▶ [MATERIAL]
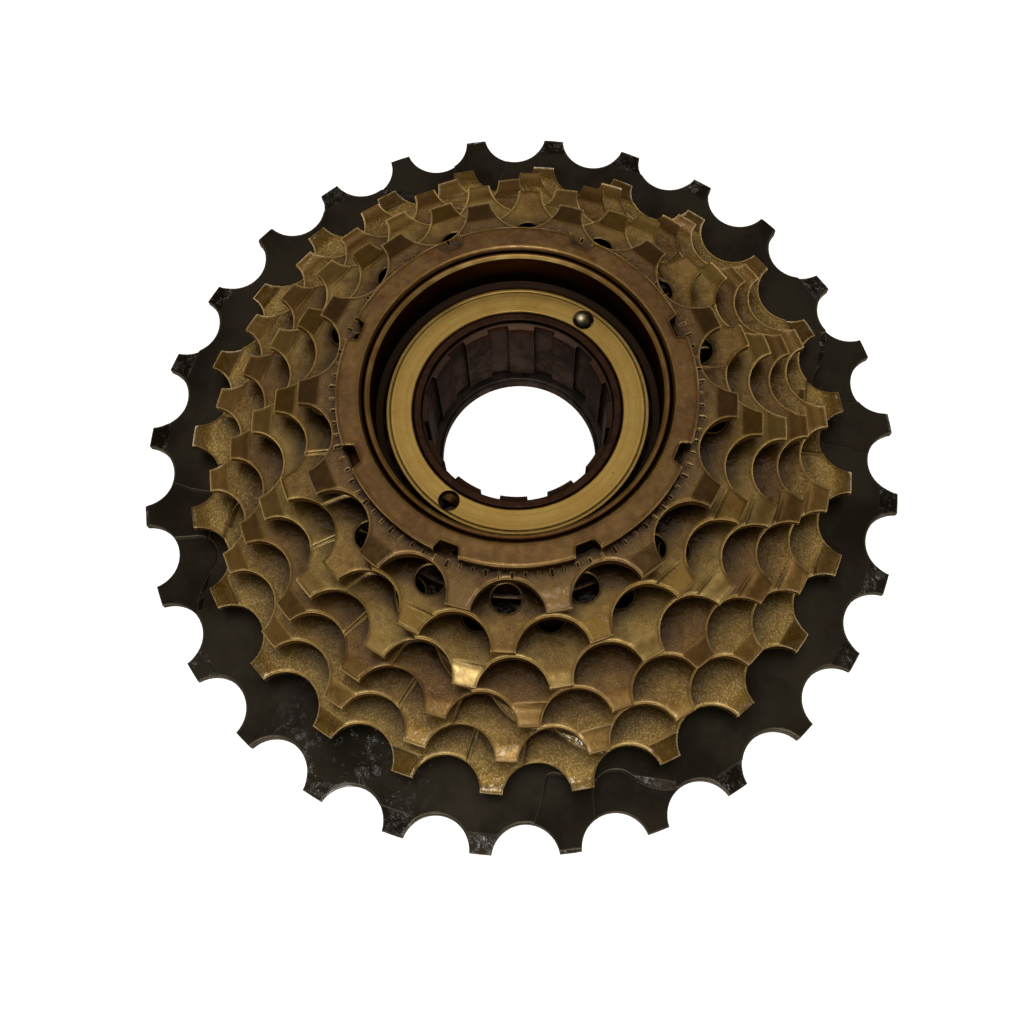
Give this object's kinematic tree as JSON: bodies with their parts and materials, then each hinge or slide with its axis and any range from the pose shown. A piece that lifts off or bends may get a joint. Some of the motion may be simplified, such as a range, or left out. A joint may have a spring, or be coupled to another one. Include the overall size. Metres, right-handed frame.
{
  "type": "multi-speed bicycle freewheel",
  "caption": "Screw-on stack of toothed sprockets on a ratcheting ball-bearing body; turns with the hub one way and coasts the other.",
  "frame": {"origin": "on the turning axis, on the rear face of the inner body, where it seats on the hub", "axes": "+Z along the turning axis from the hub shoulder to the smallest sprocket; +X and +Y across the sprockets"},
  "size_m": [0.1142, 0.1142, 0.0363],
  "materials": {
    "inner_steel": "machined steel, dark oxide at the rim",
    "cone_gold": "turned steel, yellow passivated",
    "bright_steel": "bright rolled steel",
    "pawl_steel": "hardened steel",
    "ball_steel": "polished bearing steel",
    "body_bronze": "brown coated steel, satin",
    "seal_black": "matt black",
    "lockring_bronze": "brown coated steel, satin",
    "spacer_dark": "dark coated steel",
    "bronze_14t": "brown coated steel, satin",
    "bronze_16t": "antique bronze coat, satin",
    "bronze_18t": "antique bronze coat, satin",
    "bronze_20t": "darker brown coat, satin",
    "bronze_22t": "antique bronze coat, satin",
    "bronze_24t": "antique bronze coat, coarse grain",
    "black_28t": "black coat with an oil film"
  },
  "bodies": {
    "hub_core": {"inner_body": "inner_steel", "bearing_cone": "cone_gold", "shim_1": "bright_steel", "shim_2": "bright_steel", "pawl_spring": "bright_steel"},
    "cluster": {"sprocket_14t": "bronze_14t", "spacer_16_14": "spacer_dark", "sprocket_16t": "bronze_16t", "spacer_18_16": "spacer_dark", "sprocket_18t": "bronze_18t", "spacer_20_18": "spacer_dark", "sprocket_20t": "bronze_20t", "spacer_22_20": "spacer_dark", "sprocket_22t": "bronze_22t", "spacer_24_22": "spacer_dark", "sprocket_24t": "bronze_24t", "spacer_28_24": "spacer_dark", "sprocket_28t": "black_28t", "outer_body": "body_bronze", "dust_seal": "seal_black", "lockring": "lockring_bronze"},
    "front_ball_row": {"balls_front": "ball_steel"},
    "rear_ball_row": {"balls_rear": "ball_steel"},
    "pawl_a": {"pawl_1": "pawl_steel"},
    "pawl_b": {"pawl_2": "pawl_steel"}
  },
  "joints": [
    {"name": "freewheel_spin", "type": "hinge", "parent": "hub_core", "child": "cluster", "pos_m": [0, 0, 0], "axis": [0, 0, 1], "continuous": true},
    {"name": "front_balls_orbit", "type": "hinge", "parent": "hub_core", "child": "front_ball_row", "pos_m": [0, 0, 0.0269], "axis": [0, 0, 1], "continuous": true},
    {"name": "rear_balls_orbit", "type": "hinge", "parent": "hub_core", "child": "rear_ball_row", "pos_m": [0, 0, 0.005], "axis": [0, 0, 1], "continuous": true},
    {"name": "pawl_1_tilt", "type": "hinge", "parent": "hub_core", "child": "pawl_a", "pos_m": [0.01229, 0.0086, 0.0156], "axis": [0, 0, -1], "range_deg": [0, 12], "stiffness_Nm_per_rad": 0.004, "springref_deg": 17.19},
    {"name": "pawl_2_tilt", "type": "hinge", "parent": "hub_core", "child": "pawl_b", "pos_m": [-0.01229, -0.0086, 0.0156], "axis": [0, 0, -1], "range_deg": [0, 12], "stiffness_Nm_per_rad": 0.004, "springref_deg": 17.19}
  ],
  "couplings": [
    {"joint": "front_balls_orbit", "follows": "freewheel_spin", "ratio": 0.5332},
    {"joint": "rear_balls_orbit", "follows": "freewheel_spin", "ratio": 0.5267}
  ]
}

▶ [WRITTEN INSTRUCTION]
Give the material above again, word for word.

▶ [COMPLETE OUTPUT]
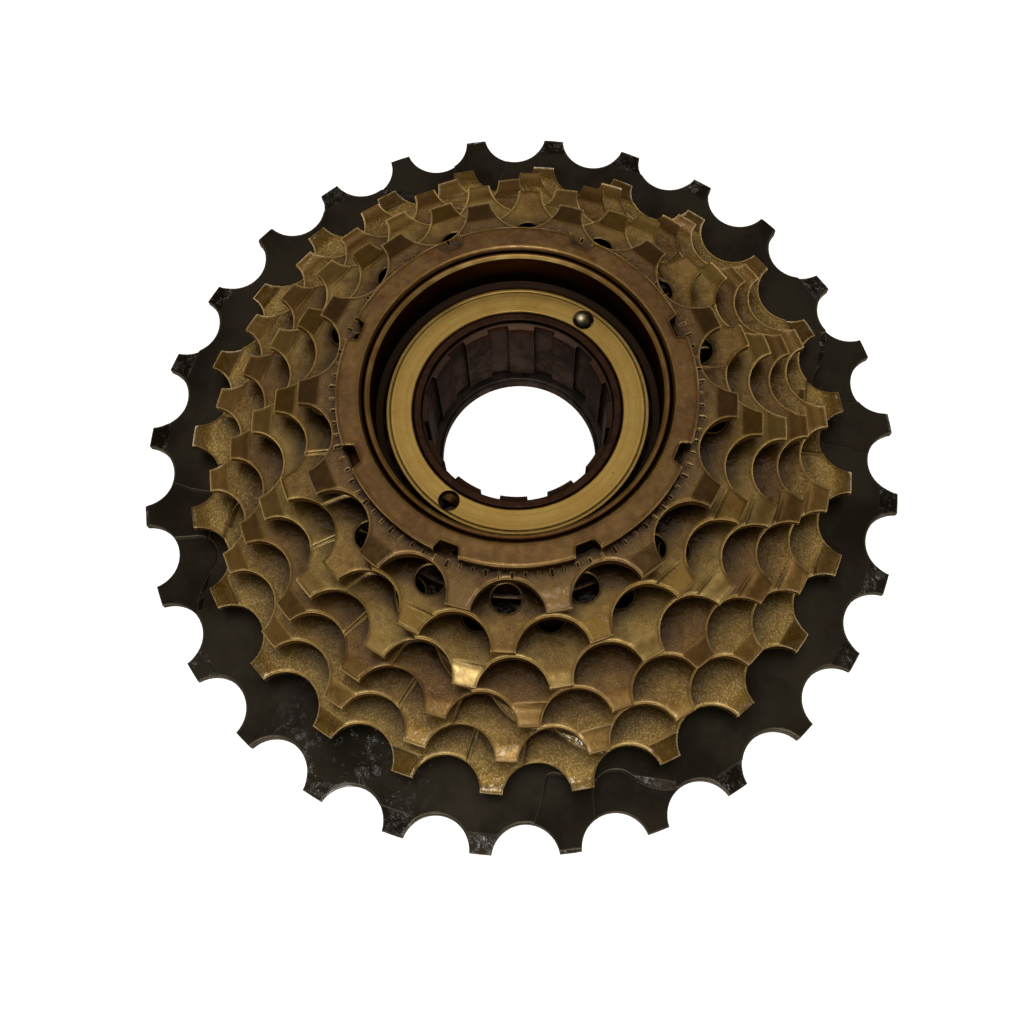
Give this object's kinematic tree as JSON: bodies with their parts and materials, then each hinge or slide with its axis and any range from the pose shown. A piece that lifts off or bends may get a joint. Some of the motion may be simplified, such as a range, or left out. A joint may have a spring, or be coupled to another one. Include the overall size. Metres, right-handed frame.
{
  "type": "multi-speed bicycle freewheel",
  "caption": "Screw-on stack of toothed sprockets on a ratcheting ball-bearing body; turns with the hub one way and coasts the other.",
  "frame": {"origin": "on the turning axis, on the rear face of the inner body, where it seats on the hub", "axes": "+Z along the turning axis from the hub shoulder to the smallest sprocket; +X and +Y across the sprockets"},
  "size_m": [0.1142, 0.1142, 0.0363],
  "materials": {
    "inner_steel": "machined steel, dark oxide at the rim",
    "cone_gold": "turned steel, yellow passivated",
    "bright_steel": "bright rolled steel",
    "pawl_steel": "hardened steel",
    "ball_steel": "polished bearing steel",
    "body_bronze": "brown coated steel, satin",
    "seal_black": "matt black",
    "lockring_bronze": "brown coated steel, satin",
    "spacer_dark": "dark coated steel",
    "bronze_14t": "brown coated steel, satin",
    "bronze_16t": "antique bronze coat, satin",
    "bronze_18t": "antique bronze coat, satin",
    "bronze_20t": "darker brown coat, satin",
    "bronze_22t": "antique bronze coat, satin",
    "bronze_24t": "antique bronze coat, coarse grain",
    "black_28t": "black coat with an oil film"
  },
  "bodies": {
    "hub_core": {"inner_body": "inner_steel", "bearing_cone": "cone_gold", "shim_1": "bright_steel", "shim_2": "bright_steel", "pawl_spring": "bright_steel"},
    "cluster": {"sprocket_14t": "bronze_14t", "spacer_16_14": "spacer_dark", "sprocket_16t": "bronze_16t", "spacer_18_16": "spacer_dark", "sprocket_18t": "bronze_18t", "spacer_20_18": "spacer_dark", "sprocket_20t": "bronze_20t", "spacer_22_20": "spacer_dark", "sprocket_22t": "bronze_22t", "spacer_24_22": "spacer_dark", "sprocket_24t": "bronze_24t", "spacer_28_24": "spacer_dark", "sprocket_28t": "black_28t", "outer_body": "body_bronze", "dust_seal": "seal_black", "lockring": "lockring_bronze"},
    "front_ball_row": {"balls_front": "ball_steel"},
    "rear_ball_row": {"balls_rear": "ball_steel"},
    "pawl_a": {"pawl_1": "pawl_steel"},
    "pawl_b": {"pawl_2": "pawl_steel"}
  },
  "joints": [
    {"name": "freewheel_spin", "type": "hinge", "parent": "hub_core", "child": "cluster", "pos_m": [0, 0, 0], "axis": [0, 0, 1], "continuous": true},
    {"name": "front_balls_orbit", "type": "hinge", "parent": "hub_core", "child": "front_ball_row", "pos_m": [0, 0, 0.0269], "axis": [0, 0, 1], "continuous": true},
    {"name": "rear_balls_orbit", "type": "hinge", "parent": "hub_core", "child": "rear_ball_row", "pos_m": [0, 0, 0.005], "axis": [0, 0, 1], "continuous": true},
    {"name": "pawl_1_tilt", "type": "hinge", "parent": "hub_core", "child": "pawl_a", "pos_m": [0.01229, 0.0086, 0.0156], "axis": [0, 0, -1], "range_deg": [0, 12], "stiffness_Nm_per_rad": 0.004, "springref_deg": 17.19},
    {"name": "pawl_2_tilt", "type": "hinge", "parent": "hub_core", "child": "pawl_b", "pos_m": [-0.01229, -0.0086, 0.0156], "axis": [0, 0, -1], "range_deg": [0, 12], "stiffness_Nm_per_rad": 0.004, "springref_deg": 17.19}
  ],
  "couplings": [
    {"joint": "front_balls_orbit", "follows": "freewheel_spin", "ratio": 0.5332},
    {"joint": "rear_balls_orbit", "follows": "freewheel_spin", "ratio": 0.5267}
  ]
}